Task goal: Make an exact copy of all the data.

Supplied material:
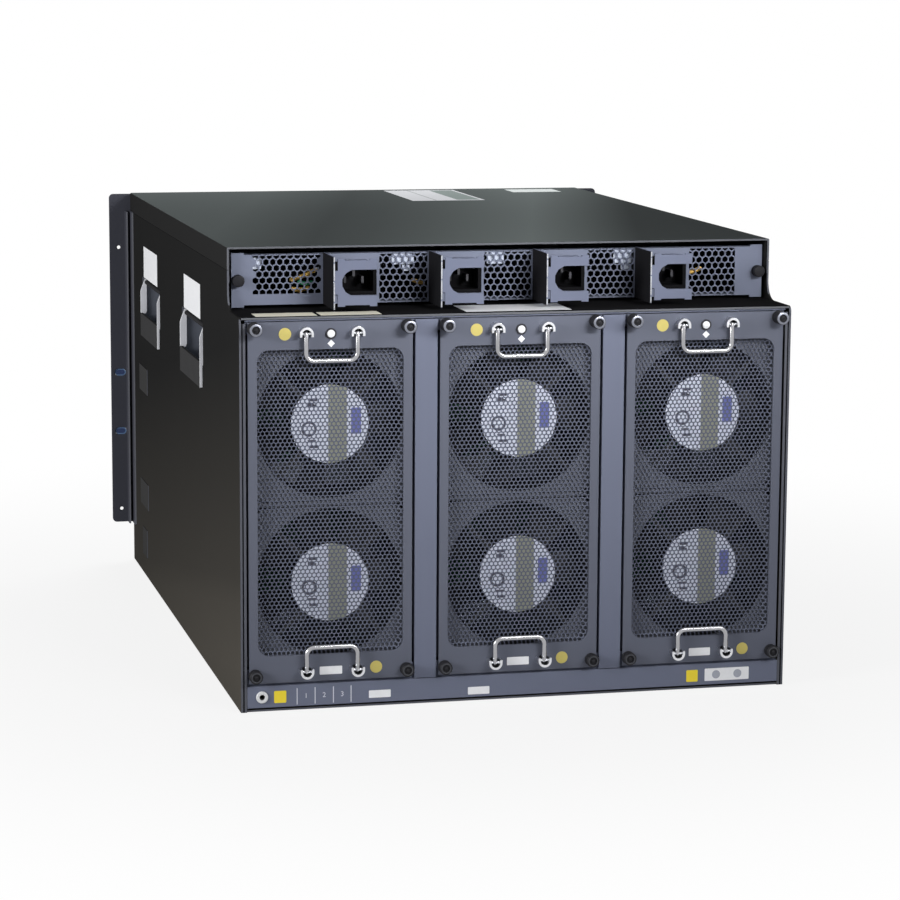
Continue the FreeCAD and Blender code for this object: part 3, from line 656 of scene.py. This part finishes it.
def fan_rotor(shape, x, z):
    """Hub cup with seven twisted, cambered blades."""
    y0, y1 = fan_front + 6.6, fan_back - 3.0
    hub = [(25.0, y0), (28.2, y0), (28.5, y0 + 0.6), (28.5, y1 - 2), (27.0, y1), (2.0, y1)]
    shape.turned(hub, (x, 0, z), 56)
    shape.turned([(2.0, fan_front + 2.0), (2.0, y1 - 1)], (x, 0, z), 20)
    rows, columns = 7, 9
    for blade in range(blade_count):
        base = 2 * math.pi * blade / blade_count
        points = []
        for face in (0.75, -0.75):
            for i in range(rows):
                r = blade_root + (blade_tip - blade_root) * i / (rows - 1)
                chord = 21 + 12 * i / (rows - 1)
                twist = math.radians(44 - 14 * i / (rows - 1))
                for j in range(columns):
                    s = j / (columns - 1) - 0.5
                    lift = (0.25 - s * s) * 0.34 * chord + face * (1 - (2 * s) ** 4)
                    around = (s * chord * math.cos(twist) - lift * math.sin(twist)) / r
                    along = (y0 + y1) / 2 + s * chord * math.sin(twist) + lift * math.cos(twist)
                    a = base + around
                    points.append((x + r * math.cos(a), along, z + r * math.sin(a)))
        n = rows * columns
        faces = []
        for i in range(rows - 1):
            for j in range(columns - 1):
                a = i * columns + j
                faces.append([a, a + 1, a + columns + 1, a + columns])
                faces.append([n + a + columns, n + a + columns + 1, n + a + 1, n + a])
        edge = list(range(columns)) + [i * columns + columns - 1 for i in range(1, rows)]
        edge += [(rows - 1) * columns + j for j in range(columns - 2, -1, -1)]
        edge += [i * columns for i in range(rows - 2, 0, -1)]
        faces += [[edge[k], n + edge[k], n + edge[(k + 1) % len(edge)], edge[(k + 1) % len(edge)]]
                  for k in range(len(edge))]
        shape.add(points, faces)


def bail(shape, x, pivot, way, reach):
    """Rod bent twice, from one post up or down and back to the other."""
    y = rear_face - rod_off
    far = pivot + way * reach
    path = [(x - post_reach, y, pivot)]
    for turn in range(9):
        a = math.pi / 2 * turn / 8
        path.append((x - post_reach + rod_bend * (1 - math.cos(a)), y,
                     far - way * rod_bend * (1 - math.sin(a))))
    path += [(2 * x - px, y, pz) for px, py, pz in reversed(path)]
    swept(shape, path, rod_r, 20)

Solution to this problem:
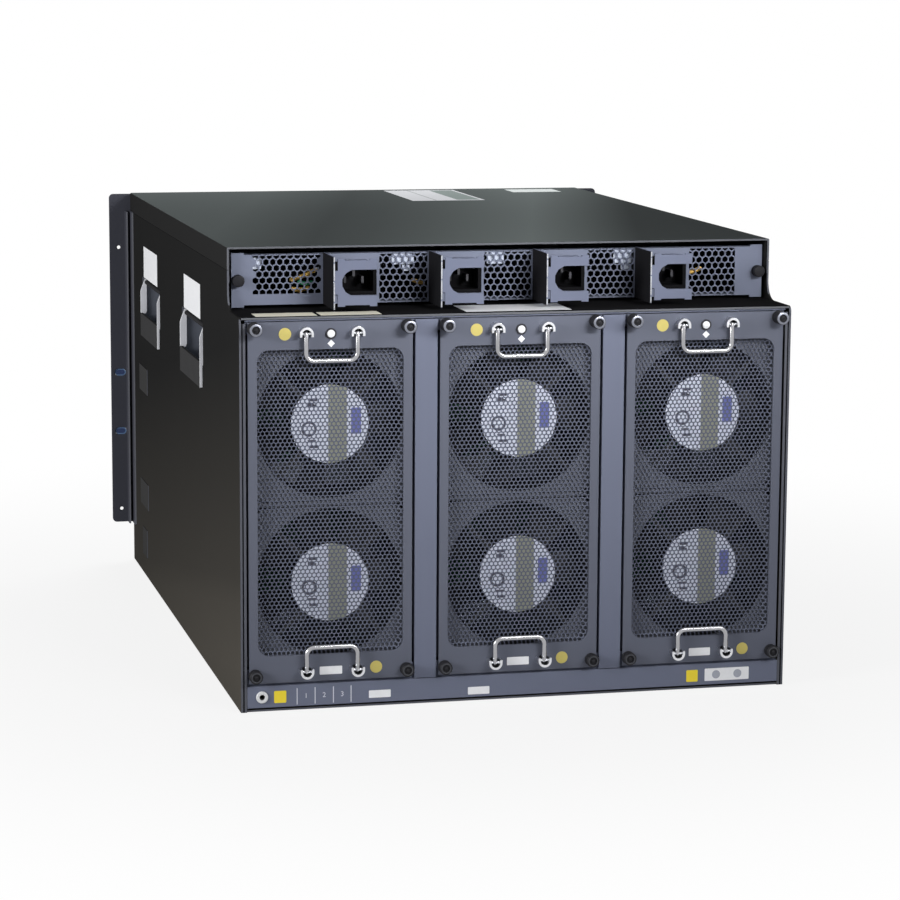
Continue the FreeCAD and Blender code for this object: part 3, from line 656 of scene.py. This part finishes it.
def fan_rotor(shape, x, z):
    """Hub cup with seven twisted, cambered blades."""
    y0, y1 = fan_front + 6.6, fan_back - 3.0
    hub = [(25.0, y0), (28.2, y0), (28.5, y0 + 0.6), (28.5, y1 - 2), (27.0, y1), (2.0, y1)]
    shape.turned(hub, (x, 0, z), 56)
    shape.turned([(2.0, fan_front + 2.0), (2.0, y1 - 1)], (x, 0, z), 20)
    rows, columns = 7, 9
    for blade in range(blade_count):
        base = 2 * math.pi * blade / blade_count
        points = []
        for face in (0.75, -0.75):
            for i in range(rows):
                r = blade_root + (blade_tip - blade_root) * i / (rows - 1)
                chord = 21 + 12 * i / (rows - 1)
                twist = math.radians(44 - 14 * i / (rows - 1))
                for j in range(columns):
                    s = j / (columns - 1) - 0.5
                    lift = (0.25 - s * s) * 0.34 * chord + face * (1 - (2 * s) ** 4)
                    around = (s * chord * math.cos(twist) - lift * math.sin(twist)) / r
                    along = (y0 + y1) / 2 + s * chord * math.sin(twist) + lift * math.cos(twist)
                    a = base + around
                    points.append((x + r * math.cos(a), along, z + r * math.sin(a)))
        n = rows * columns
        faces = []
        for i in range(rows - 1):
            for j in range(columns - 1):
                a = i * columns + j
                faces.append([a, a + 1, a + columns + 1, a + columns])
                faces.append([n + a + columns, n + a + columns + 1, n + a + 1, n + a])
        edge = list(range(columns)) + [i * columns + columns - 1 for i in range(1, rows)]
        edge += [(rows - 1) * columns + j for j in range(columns - 2, -1, -1)]
        edge += [i * columns for i in range(rows - 2, 0, -1)]
        faces += [[edge[k], n + edge[k], n + edge[(k + 1) % len(edge)], edge[(k + 1) % len(edge)]]
                  for k in range(len(edge))]
        shape.add(points, faces)


def bail(shape, x, pivot, way, reach):
    """Rod bent twice, from one post up or down and back to the other."""
    y = rear_face - rod_off
    far = pivot + way * reach
    path = [(x - post_reach, y, pivot)]
    for turn in range(9):
        a = math.pi / 2 * turn / 8
        path.append((x - post_reach + rod_bend * (1 - math.cos(a)), y,
                     far - way * rod_bend * (1 - math.sin(a))))
    path += [(2 * x - px, y, pz) for px, py, pz in reversed(path)]
    swept(shape, path, rod_r, 20)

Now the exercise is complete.